O Estado de S. Paulo.
Independência dos BCs tornou-se
imprescindível nos últimos 50 anos e consagrada há pelo menos três décadas. PT
e Lula não perceberam essa realidade ainda
Nas recentes críticas à taxa de juros, o
presidente Lula tachou de “bobagem” a independência do Banco Central (BC).
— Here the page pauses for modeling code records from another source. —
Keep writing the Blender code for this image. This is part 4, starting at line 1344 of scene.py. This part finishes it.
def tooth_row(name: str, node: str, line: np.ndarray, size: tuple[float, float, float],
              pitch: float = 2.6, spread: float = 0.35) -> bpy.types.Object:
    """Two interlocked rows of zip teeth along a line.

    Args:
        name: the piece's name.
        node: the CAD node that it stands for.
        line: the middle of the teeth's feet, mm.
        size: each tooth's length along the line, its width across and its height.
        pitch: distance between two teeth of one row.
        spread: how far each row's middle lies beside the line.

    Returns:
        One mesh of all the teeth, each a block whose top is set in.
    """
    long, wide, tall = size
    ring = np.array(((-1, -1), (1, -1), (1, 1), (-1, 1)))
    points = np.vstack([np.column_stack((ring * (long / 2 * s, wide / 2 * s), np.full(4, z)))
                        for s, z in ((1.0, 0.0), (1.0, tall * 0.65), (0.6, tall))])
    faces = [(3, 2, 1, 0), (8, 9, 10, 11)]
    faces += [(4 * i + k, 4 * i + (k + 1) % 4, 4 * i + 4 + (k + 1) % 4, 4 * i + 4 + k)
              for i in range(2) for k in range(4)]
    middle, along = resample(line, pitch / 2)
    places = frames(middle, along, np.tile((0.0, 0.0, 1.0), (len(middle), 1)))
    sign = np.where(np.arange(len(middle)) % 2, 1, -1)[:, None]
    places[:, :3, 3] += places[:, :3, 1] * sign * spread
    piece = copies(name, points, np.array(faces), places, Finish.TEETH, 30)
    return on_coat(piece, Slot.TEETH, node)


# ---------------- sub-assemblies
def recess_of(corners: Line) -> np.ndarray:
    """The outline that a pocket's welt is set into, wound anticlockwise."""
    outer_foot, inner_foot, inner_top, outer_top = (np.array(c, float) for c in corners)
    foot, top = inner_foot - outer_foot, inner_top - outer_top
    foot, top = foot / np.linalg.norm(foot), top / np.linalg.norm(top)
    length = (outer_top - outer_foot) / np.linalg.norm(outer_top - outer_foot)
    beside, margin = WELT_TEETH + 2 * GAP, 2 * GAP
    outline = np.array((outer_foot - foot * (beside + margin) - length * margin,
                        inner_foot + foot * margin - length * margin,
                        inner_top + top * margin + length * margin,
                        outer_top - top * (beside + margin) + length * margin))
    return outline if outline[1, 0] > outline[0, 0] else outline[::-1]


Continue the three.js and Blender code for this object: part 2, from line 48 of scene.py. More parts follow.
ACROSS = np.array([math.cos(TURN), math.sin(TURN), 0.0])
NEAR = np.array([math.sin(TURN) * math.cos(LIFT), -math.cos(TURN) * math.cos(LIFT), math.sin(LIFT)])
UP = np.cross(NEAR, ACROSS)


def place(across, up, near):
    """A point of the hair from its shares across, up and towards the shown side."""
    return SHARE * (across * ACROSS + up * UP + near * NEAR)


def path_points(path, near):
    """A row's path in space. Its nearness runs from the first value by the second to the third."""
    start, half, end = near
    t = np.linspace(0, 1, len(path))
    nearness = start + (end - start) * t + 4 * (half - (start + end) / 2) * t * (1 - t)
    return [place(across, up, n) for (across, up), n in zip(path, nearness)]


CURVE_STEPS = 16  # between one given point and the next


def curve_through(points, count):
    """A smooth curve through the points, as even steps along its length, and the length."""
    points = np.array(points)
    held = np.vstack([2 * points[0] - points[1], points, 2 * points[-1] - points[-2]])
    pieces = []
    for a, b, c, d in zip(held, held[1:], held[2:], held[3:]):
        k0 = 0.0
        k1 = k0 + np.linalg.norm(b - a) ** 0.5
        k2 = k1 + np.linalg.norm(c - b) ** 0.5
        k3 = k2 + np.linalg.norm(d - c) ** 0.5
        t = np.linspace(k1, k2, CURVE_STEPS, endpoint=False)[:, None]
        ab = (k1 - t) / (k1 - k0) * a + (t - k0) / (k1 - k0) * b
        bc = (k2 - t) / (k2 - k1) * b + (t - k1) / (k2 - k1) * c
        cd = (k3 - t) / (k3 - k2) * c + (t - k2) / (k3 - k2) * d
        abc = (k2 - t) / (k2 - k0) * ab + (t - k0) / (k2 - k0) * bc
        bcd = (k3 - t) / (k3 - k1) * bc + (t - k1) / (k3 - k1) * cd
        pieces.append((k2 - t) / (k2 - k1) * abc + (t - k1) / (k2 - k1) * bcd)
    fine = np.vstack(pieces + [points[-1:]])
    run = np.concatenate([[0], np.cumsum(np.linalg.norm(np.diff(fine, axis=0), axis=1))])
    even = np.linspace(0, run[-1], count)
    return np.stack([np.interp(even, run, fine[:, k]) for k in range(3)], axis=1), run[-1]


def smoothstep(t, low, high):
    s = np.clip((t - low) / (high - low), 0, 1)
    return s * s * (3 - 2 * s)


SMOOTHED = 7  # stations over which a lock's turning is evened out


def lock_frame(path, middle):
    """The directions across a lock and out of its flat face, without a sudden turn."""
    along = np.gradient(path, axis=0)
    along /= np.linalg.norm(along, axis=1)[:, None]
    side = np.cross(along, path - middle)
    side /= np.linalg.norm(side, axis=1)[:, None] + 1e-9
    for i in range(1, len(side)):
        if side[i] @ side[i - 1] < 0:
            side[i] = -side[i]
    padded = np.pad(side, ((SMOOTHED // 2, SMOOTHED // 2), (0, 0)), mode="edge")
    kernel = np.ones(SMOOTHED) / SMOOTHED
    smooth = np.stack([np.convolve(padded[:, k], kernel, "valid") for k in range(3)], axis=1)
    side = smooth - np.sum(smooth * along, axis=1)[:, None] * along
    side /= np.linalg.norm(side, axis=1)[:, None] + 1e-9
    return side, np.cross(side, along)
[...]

Ocorre que a regra prevalece nos países ricos, sem exceção. Também é assim em
países latino-americanos. Em três deles – Chile, Colômbia e México, governados
por líderes de esquerda – esse status permanece. O novo presidente colombiano,
Gustavo Petro, ex-guerrilheiro, reclamou das taxas de juros, mas não questionou
a independência do banco central.
Lula usou um exemplo pessoal para defender uma tese: nos seus dois primeiros mandatos, o presidente do BC tinha autonomia para definir a taxa Selic. Não haveria, pois, necessidade da independência formal. Lula se equiparou, assim, a Luís XIV, o Rei Sol francês do século XVII, que em 72 anos de reinado se tornou o símbolo máximo do absolutismo. Egocêntrico, ele teria dito que “o Estado sou eu”, ou seja, a fonte máxima de poder e autoridade para estabelecer regras. Se não fosse Lula o presidente, como ficaria a autonomia do BC?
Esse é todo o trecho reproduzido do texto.